Before 2012, HTC was considered a smartphone market leader, but "the market grew up so quickly around it that new competitors were able to quickly gain scale," said TBR's Narcotta. "HTC misfired when it mattered most by changing its strategy [to lower-priced devices] when Samsung and Apple were competing in the premium space, only to change it back again when Samsung's smartphone business began to slow down."
HTC's biggest hope may dwell in markets not directly related to smartphones, like its Vive VR and recently announced partnerships with Under Armour and IBM Watson.
HTC in January announced UA Healthbox with Under Armour, a $400 product with a wristband, scale and heart rate monitor for fitness tracking. (Even though the word "health" appears in the name, it is not sold as a federally regulated healthcare product, and is instead intended as a fitness product.)
IBM Watson will add artificial intelligence to Healthbox features through the UA Record App, which acts as a fitness trainer, coach and consultant.

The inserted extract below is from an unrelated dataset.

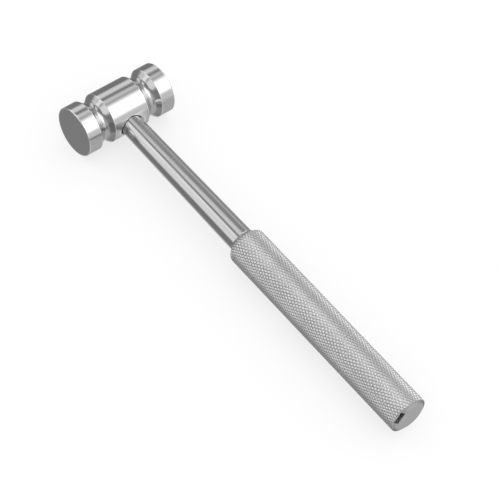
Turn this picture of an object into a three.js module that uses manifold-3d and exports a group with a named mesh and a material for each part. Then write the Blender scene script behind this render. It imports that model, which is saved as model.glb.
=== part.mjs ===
// All-metal surgical mallet lying flat: handle along +X, head axis along Y, +Z up. Millimetres.
// The origin is the middle of the bottom of the mallet's box.

import * as THREE from 'three';
import { mergeVertices } from 'three/addons/utils/BufferGeometryUtils.js';
import Module from 'manifold-3d';

const wasm = await Module();
wasm.setup();

// Roundness of the turned pieces.
const SIDES_OUTSIDE = 64;
const SIDES_INSIDE = 40;
const ARC_STEPS = 5;

// Clearance between pieces that touch on the real mallet.
const GAP = 0.3;

// Head. Distances along the head's axis count from its middle.
const HEAD_RADIUS = 14.5;
const HEAD_LENGTH = 58;
const FACE_BEVEL = 0.6;
const EDGE_BEVEL = 0.2;
const DISC_THICKNESS = 8.6;
const GROOVE_WIDTH = 9.2;
const GROOVE_FLANK = THREE.MathUtils.degToRad(41.5);
const GROOVE_FILLET = 3.6;

// Hole for the shaft in the side of the head. Distances along the handle count from the head's axis.
const SEAT_RADIUS = 6.7;
const SEAT_FLOOR_X = 3;
const TENON_RADIUS = 5;
const TENON_END_X = -8.5;
const MOUTH_CHAMFER_X = 13.5;
const CUTTER_REACH = 6;

// Pin across the tenon, driven in from underneath.
const PIN_RADIUS = 2;
const PIN_X = -3;
const PIN_TOP_Z = 7.5;
const PIN_BOTTOM_Z = -14.1;

// Shaft and tang.
const SHAFT_RADIUS_AT_HEAD = 6.4;
const SHAFT_RADIUS_AT_GRIP = 7.25;
const SHAFT_END_X = 110.4;
const TANG_RADIUS = 5;
const TANG_SHOULDER_X = 228;
const THREAD_RADIUS = 4;
const THREAD_END_X = 241.6;
const END_BEVEL = 0.6;

// Grip sleeve.
const GRIP_RADIUS = 11;
const SLEEVE_END_X = 245.1;
const SLEEVE_BORE_RADIUS = 8.5;
const SLEEVE_REAR_BORE_RADIUS = 9.4;
const SHOULDER_SLOPE = THREE.MathUtils.degToRad(47);
const SHOULDER_ROUNDING = 2.5;

// Bushes, washer and nut inside the grip.
const BUSH_NOSE_RADIUS = 8.5;
const FRONT_BUSH_LENGTH = 12;
const REAR_BUSH_LENGTH = 4;
const WASHER_RADIUS = 7;
const WASHER_THICKNESS = 1.6;
const WASHER_SPLIT = 1.2;
const NUT_ACROSS_FLATS = 13;
const NUT_HEIGHT = 6.5;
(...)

The app will rely on a database kept by Watson of 160 million Under Armour app users, medical research and more.
"Vive VR is relevant to HTC's future because VR is the next step towards how people interface with the world," said Gartner analyst Tuong Nguyen. "IBM Watson makes the fitness app even cooler, and that's an example of where the handset companies need to go with services, where a fitness apps links you to other parts of your life."
Nguyen said Vive and Healthbox will matter more to HTC's future than the HTC 10. "Regardless of the HTC 10 device or its hardware features or the brand and vendor behind it, it will be hard to sell."